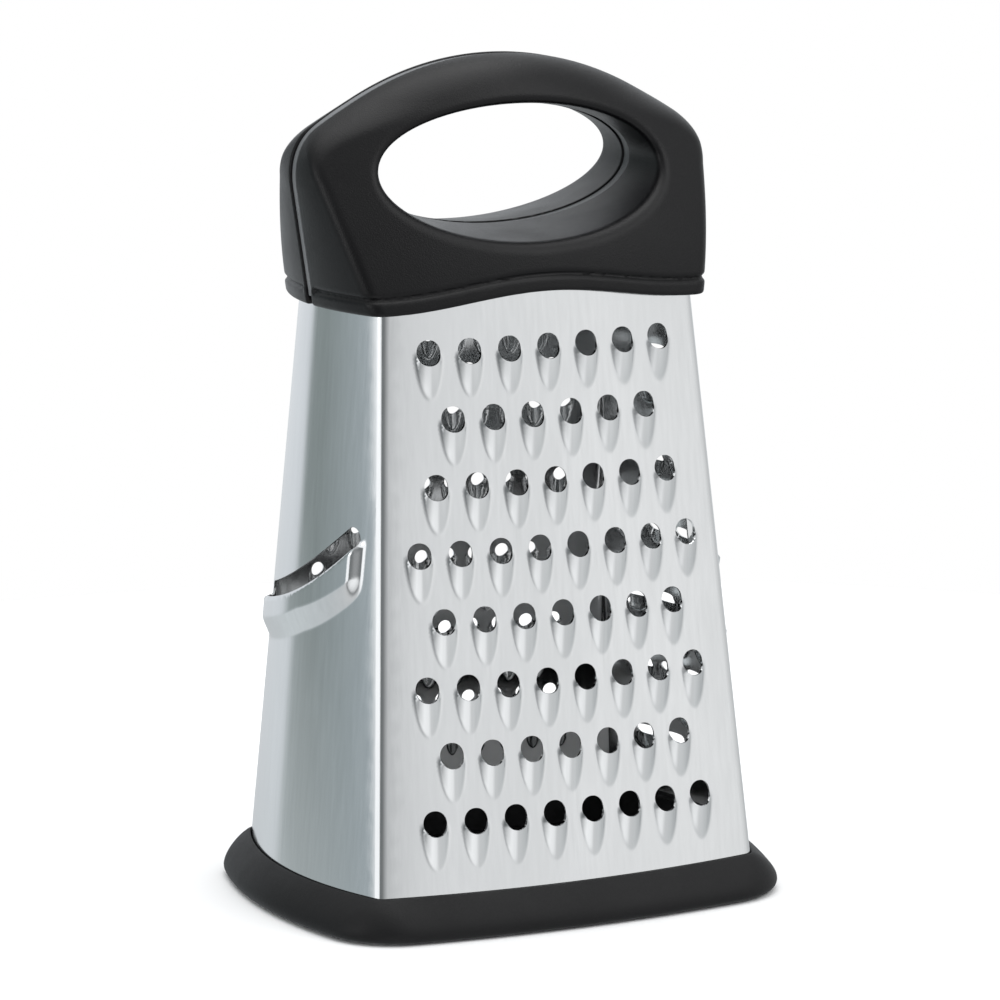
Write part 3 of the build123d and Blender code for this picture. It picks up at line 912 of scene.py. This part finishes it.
LOW = [(-180, (0.75, 0.76, 0.77)), (-158, (0.30, 0.31, 0.315)), (-142, (0.85, 0.86, 0.87)), (-116, (1.22, 1.23, 1.24)), (-92, (1.12, 1.13, 1.14)),
       (-74, (0.80, 0.81, 0.82)), (-35, (0.72, 0.74, 0.75)), (0, (0.55, 0.57, 0.58)), (80, (0.58, 0.61, 0.63)), (114, (0.72, 0.77, 0.79)), (150, (0.66, 0.70, 0.72)), (180, (0.75, 0.76, 0.77))]
level = ramp(wt, turn, [((p + 180) / 360, c) for p, c in STUDIO])
below = ramp(wt, turn, [((p + 180) / 360, c) for p, c in LOW])
bm_ = wt.nodes.new("ShaderNodeMix"); bm_.data_type = "RGBA"
wt.links.new(maprange(wt, sep.outputs[2], -0.11, -0.26, 0.0, 1.0), bm_.inputs[0])
wt.links.new(level, bm_.inputs[6])
wt.links.new(below, bm_.inputs[7])
lev = bm_.outputs[2]
high = ramp(wt, maprange(wt, sep.outputs[2], 0.30, 0.75, 0.0, 1.0), [(0.0, (0, 0, 0)), (1.0, (1, 1, 1))])
hm = wt.nodes.new("ShaderNodeMix"); hm.data_type = "RGBA"
wt.links.new(high, hm.inputs[0])
wt.links.new(lev, hm.inputs[6])
hm.inputs[7].default_value = (0.9, 0.91, 0.92, 1)
lp = wt.nodes.new("ShaderNodeLightPath").outputs["Is Camera Ray"]
mx = wt.nodes.new("ShaderNodeMix"); mx.data_type = "RGBA"
wt.links.new(lp, mx.inputs[0])
wt.links.new(hm.outputs[2], mx.inputs[6])
mx.inputs[7].default_value = (1, 1, 1, 1)
wt.links.new(mx.outputs[2], bg.inputs[0])
bg.inputs[1].default_value = 1.0
scene.view_settings.view_transform = "Standard"
scene.view_settings.look = "None"


def area(name, loc, target, size, power, size_y=None):
    l = bpy.data.lights.new(name, "AREA")
    l.energy = power
    l.size = size
    if size_y:
        l.shape = "RECTANGLE"
        l.size_y = size_y
    o = bpy.data.objects.new(name, l)
    scene.collection.objects.link(o)
    o.location = loc
    o.rotation_euler = (Vector(target) - Vector(loc)).to_track_quat("-Z", "Y").to_euler()
    return o


area("key", (0.9, -1.3, 1.5), (0, 0, 0.1), 1.2, 10)
area("top", (0.0, 0.1, 1.6), (0, 0, 0.1), 1.4, 14)
area("edge", (-1.5, -0.12, 0.42), (0, 0, 0.17), 0.30, 1.6)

━━━━━━━━━━━━━━━━

Problem requirements: The whole listing above needs to be written out again exactly.

The response:
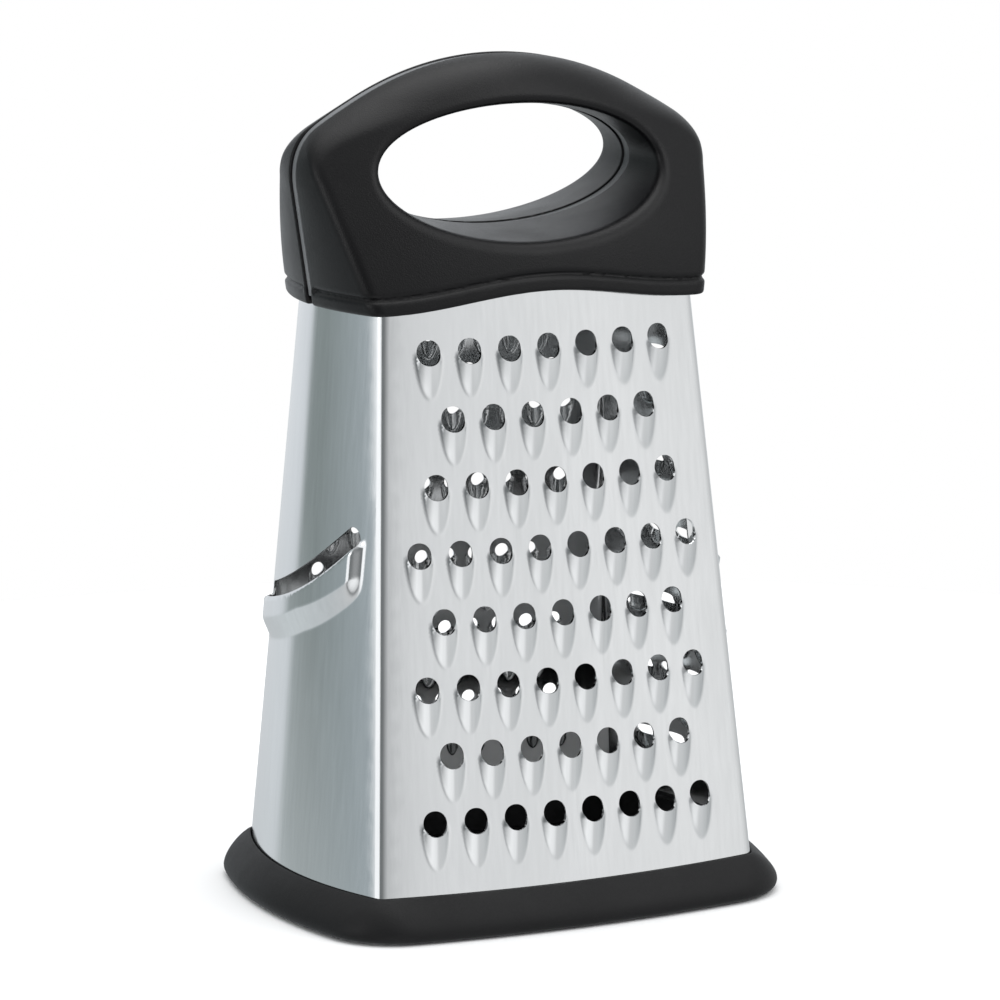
Write part 3 of the build123d and Blender code for this picture. It picks up at line 912 of scene.py. This part finishes it.
LOW = [(-180, (0.75, 0.76, 0.77)), (-158, (0.30, 0.31, 0.315)), (-142, (0.85, 0.86, 0.87)), (-116, (1.22, 1.23, 1.24)), (-92, (1.12, 1.13, 1.14)),
       (-74, (0.80, 0.81, 0.82)), (-35, (0.72, 0.74, 0.75)), (0, (0.55, 0.57, 0.58)), (80, (0.58, 0.61, 0.63)), (114, (0.72, 0.77, 0.79)), (150, (0.66, 0.70, 0.72)), (180, (0.75, 0.76, 0.77))]
level = ramp(wt, turn, [((p + 180) / 360, c) for p, c in STUDIO])
below = ramp(wt, turn, [((p + 180) / 360, c) for p, c in LOW])
bm_ = wt.nodes.new("ShaderNodeMix"); bm_.data_type = "RGBA"
wt.links.new(maprange(wt, sep.outputs[2], -0.11, -0.26, 0.0, 1.0), bm_.inputs[0])
wt.links.new(level, bm_.inputs[6])
wt.links.new(below, bm_.inputs[7])
lev = bm_.outputs[2]
high = ramp(wt, maprange(wt, sep.outputs[2], 0.30, 0.75, 0.0, 1.0), [(0.0, (0, 0, 0)), (1.0, (1, 1, 1))])
hm = wt.nodes.new("ShaderNodeMix"); hm.data_type = "RGBA"
wt.links.new(high, hm.inputs[0])
wt.links.new(lev, hm.inputs[6])
hm.inputs[7].default_value = (0.9, 0.91, 0.92, 1)
lp = wt.nodes.new("ShaderNodeLightPath").outputs["Is Camera Ray"]
mx = wt.nodes.new("ShaderNodeMix"); mx.data_type = "RGBA"
wt.links.new(lp, mx.inputs[0])
wt.links.new(hm.outputs[2], mx.inputs[6])
mx.inputs[7].default_value = (1, 1, 1, 1)
wt.links.new(mx.outputs[2], bg.inputs[0])
bg.inputs[1].default_value = 1.0
scene.view_settings.view_transform = "Standard"
scene.view_settings.look = "None"


def area(name, loc, target, size, power, size_y=None):
    l = bpy.data.lights.new(name, "AREA")
    l.energy = power
    l.size = size
    if size_y:
        l.shape = "RECTANGLE"
        l.size_y = size_y
    o = bpy.data.objects.new(name, l)
    scene.collection.objects.link(o)
    o.location = loc
    o.rotation_euler = (Vector(target) - Vector(loc)).to_track_quat("-Z", "Y").to_euler()
    return o


area("key", (0.9, -1.3, 1.5), (0, 0, 0.1), 1.2, 10)
area("top", (0.0, 0.1, 1.6), (0, 0, 0.1), 1.4, 14)
area("edge", (-1.5, -0.12, 0.42), (0, 0, 0.17), 0.30, 1.6)